→ Dataset extract

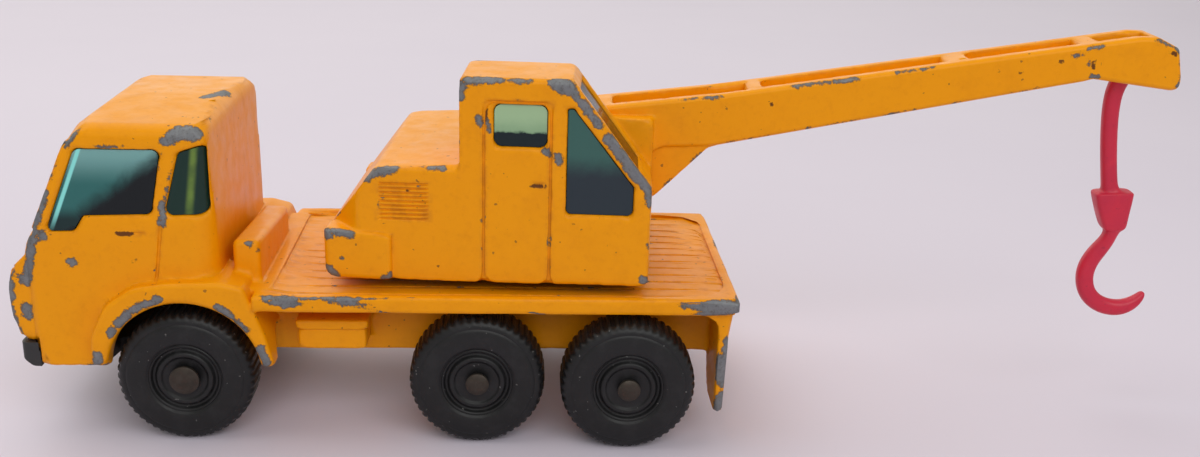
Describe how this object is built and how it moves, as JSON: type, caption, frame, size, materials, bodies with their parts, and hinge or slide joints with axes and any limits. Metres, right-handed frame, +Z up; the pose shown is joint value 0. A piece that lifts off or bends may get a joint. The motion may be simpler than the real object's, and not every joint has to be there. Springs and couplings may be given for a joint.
{
  "type": "toy crane truck",
  "caption": "Pocket-size die-cast toy lorry with a slewing crane, a fixed boom, a swinging hook, a tinted cab, and free-rolling plastic wheels on steel axles.",
  "frame": {"origin": "on the ground, below the middle of the whole toy's box", "axes": "+X from the nose to the tail and the boom's tip, +Y to the driver's right as the truck faces -X, +Z up"},
  "size_m": [0.1152, 0.0308, 0.0407],
  "materials": {
    "yellow_enamel": "gloss enamel on zinc, chipped to bare grey metal at the edges",
    "tinted_glazing": "blue-green tinted clear plastic",
    "black_plastic": "satin black",
    "wheel_plastic": "charcoal moulded plastic, slightly worn",
    "plain_steel": "dull, lightly tarnished",
    "red_plastic": "satin crimson"
  },
  "bodies": {
    "truck": {"body_casting": "yellow_enamel", "cab_glazing": "tinted_glazing", "base_plate": "black_plastic"},
    "crane": {"crane_casting": "yellow_enamel", "crane_glazing": "tinted_glazing", "crane_base": "black_plastic", "slew_rivet": "plain_steel", "hook_pin": "plain_steel"},
    "hook": {"hook": "red_plastic"},
    "axle_front": {"axle_front": "plain_steel"},
    "wheel_front_left": {"wheel_front_left": "wheel_plastic"},
    "wheel_front_right": {"wheel_front_right": "wheel_plastic"},
    "axle_mid": {"axle_mid": "plain_steel"},
    "wheel_mid_left": {"wheel_mid_left": "wheel_plastic"},
    "wheel_mid_right": {"wheel_mid_right": "wheel_plastic"},
    "axle_rear": {"axle_rear": "plain_steel"},
    "wheel_rear_left": {"wheel_rear_left": "wheel_plastic"},
    "wheel_rear_right": {"wheel_rear_right": "wheel_plastic"}
  },
  "joints": [
    {"name": "crane_slew", "type": "hinge", "parent": "truck", "child": "crane", "pos_m": [-0.01072, 0, 0.0152], "axis": [0, 0, 1], "range_deg": [-143.1, 150.9]},
    {"name": "hook_swing", "type": "hinge", "parent": "crane", "child": "hook", "pos_m": [0.05228, -0.0043, 0.0379], "axis": [0.068, 0.9977, 0], "range_deg": [-50, 38]},
    {"name": "axle_front_turn", "type": "hinge", "parent": "truck", "child": "axle_front", "pos_m": [-0.04109, 0, 0.00664], "axis": [0, 1, 0], "continuous": true},
    {"name": "wheel_front_left_turn", "type": "hinge", "parent": "axle_front", "child": "wheel_front_left", "pos_m": [-0.04109, -0.01358, 0.00664], "axis": [0, 1, 0], "continuous": true},
    {"name": "wheel_front_right_turn", "type": "hinge", "parent": "axle_front", "child": "wheel_front_right", "pos_m": [-0.04109, 0.01422, 0.00664], "axis": [0, 1, 0], "continuous": true},
    {"name": "axle_mid_turn", "type": "hinge", "parent": "truck", "child": "axle_mid", "pos_m": [-0.01288, 0, 0.00664], "axis": [0, 1, 0], "continuous": true},
    {"name": "wheel_mid_left_turn", "type": "hinge", "parent": "axle_mid", "child": "wheel_mid_left", "pos_m": [-0.01288, -0.01417, 0.00664], "axis": [0, 1, 0], "continuous": true},
    {"name": "wheel_mid_right_turn", "type": "hinge", "parent": "axle_mid", "child": "wheel_mid_right", "pos_m": [-0.01288, 0.01363, 0.00664], "axis": [0, 1, 0], "continuous": true},
    {"name": "axle_rear_turn", "type": "hinge", "parent": "truck", "child": "axle_rear", "pos_m": [0.0019, 0, 0.00664], "axis": [0, 1, 0], "continuous": true},
    {"name": "wheel_rear_left_turn", "type": "hinge", "parent": "axle_rear", "child": "wheel_rear_left", "pos_m": [0.0019, -0.0154, 0.00664], "axis": [0, 1, 0], "continuous": true},
    {"name": "wheel_rear_right_turn", "type": "hinge", "parent": "axle_rear", "child": "wheel_rear_right", "pos_m": [0.0019, 0.0124, 0.00664], "axis": [0, 1, 0], "continuous": true}
  ]
}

→ Task brief
Reproduce the whole listing word for word.

→ Solution to this task
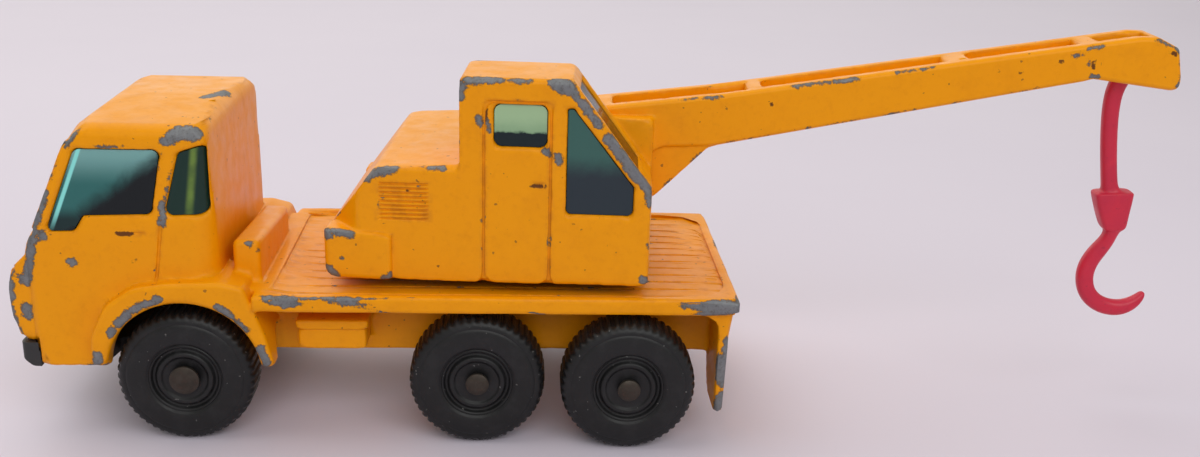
Describe how this object is built and how it moves, as JSON: type, caption, frame, size, materials, bodies with their parts, and hinge or slide joints with axes and any limits. Metres, right-handed frame, +Z up; the pose shown is joint value 0. A piece that lifts off or bends may get a joint. The motion may be simpler than the real object's, and not every joint has to be there. Springs and couplings may be given for a joint.
{
  "type": "toy crane truck",
  "caption": "Pocket-size die-cast toy lorry with a slewing crane, a fixed boom, a swinging hook, a tinted cab, and free-rolling plastic wheels on steel axles.",
  "frame": {"origin": "on the ground, below the middle of the whole toy's box", "axes": "+X from the nose to the tail and the boom's tip, +Y to the driver's right as the truck faces -X, +Z up"},
  "size_m": [0.1152, 0.0308, 0.0407],
  "materials": {
    "yellow_enamel": "gloss enamel on zinc, chipped to bare grey metal at the edges",
    "tinted_glazing": "blue-green tinted clear plastic",
    "black_plastic": "satin black",
    "wheel_plastic": "charcoal moulded plastic, slightly worn",
    "plain_steel": "dull, lightly tarnished",
    "red_plastic": "satin crimson"
  },
  "bodies": {
    "truck": {"body_casting": "yellow_enamel", "cab_glazing": "tinted_glazing", "base_plate": "black_plastic"},
    "crane": {"crane_casting": "yellow_enamel", "crane_glazing": "tinted_glazing", "crane_base": "black_plastic", "slew_rivet": "plain_steel", "hook_pin": "plain_steel"},
    "hook": {"hook": "red_plastic"},
    "axle_front": {"axle_front": "plain_steel"},
    "wheel_front_left": {"wheel_front_left": "wheel_plastic"},
    "wheel_front_right": {"wheel_front_right": "wheel_plastic"},
    "axle_mid": {"axle_mid": "plain_steel"},
    "wheel_mid_left": {"wheel_mid_left": "wheel_plastic"},
    "wheel_mid_right": {"wheel_mid_right": "wheel_plastic"},
    "axle_rear": {"axle_rear": "plain_steel"},
    "wheel_rear_left": {"wheel_rear_left": "wheel_plastic"},
    "wheel_rear_right": {"wheel_rear_right": "wheel_plastic"}
  },
  "joints": [
    {"name": "crane_slew", "type": "hinge", "parent": "truck", "child": "crane", "pos_m": [-0.01072, 0, 0.0152], "axis": [0, 0, 1], "range_deg": [-143.1, 150.9]},
    {"name": "hook_swing", "type": "hinge", "parent": "crane", "child": "hook", "pos_m": [0.05228, -0.0043, 0.0379], "axis": [0.068, 0.9977, 0], "range_deg": [-50, 38]},
    {"name": "axle_front_turn", "type": "hinge", "parent": "truck", "child": "axle_front", "pos_m": [-0.04109, 0, 0.00664], "axis": [0, 1, 0], "continuous": true},
    {"name": "wheel_front_left_turn", "type": "hinge", "parent": "axle_front", "child": "wheel_front_left", "pos_m": [-0.04109, -0.01358, 0.00664], "axis": [0, 1, 0], "continuous": true},
    {"name": "wheel_front_right_turn", "type": "hinge", "parent": "axle_front", "child": "wheel_front_right", "pos_m": [-0.04109, 0.01422, 0.00664], "axis": [0, 1, 0], "continuous": true},
    {"name": "axle_mid_turn", "type": "hinge", "parent": "truck", "child": "axle_mid", "pos_m": [-0.01288, 0, 0.00664], "axis": [0, 1, 0], "continuous": true},
    {"name": "wheel_mid_left_turn", "type": "hinge", "parent": "axle_mid", "child": "wheel_mid_left", "pos_m": [-0.01288, -0.01417, 0.00664], "axis": [0, 1, 0], "continuous": true},
    {"name": "wheel_mid_right_turn", "type": "hinge", "parent": "axle_mid", "child": "wheel_mid_right", "pos_m": [-0.01288, 0.01363, 0.00664], "axis": [0, 1, 0], "continuous": true},
    {"name": "axle_rear_turn", "type": "hinge", "parent": "truck", "child": "axle_rear", "pos_m": [0.0019, 0, 0.00664], "axis": [0, 1, 0], "continuous": true},
    {"name": "wheel_rear_left_turn", "type": "hinge", "parent": "axle_rear", "child": "wheel_rear_left", "pos_m": [0.0019, -0.0154, 0.00664], "axis": [0, 1, 0], "continuous": true},
    {"name": "wheel_rear_right_turn", "type": "hinge", "parent": "axle_rear", "child": "wheel_rear_right", "pos_m": [0.0019, 0.0124, 0.00664], "axis": [0, 1, 0], "continuous": true}
  ]
}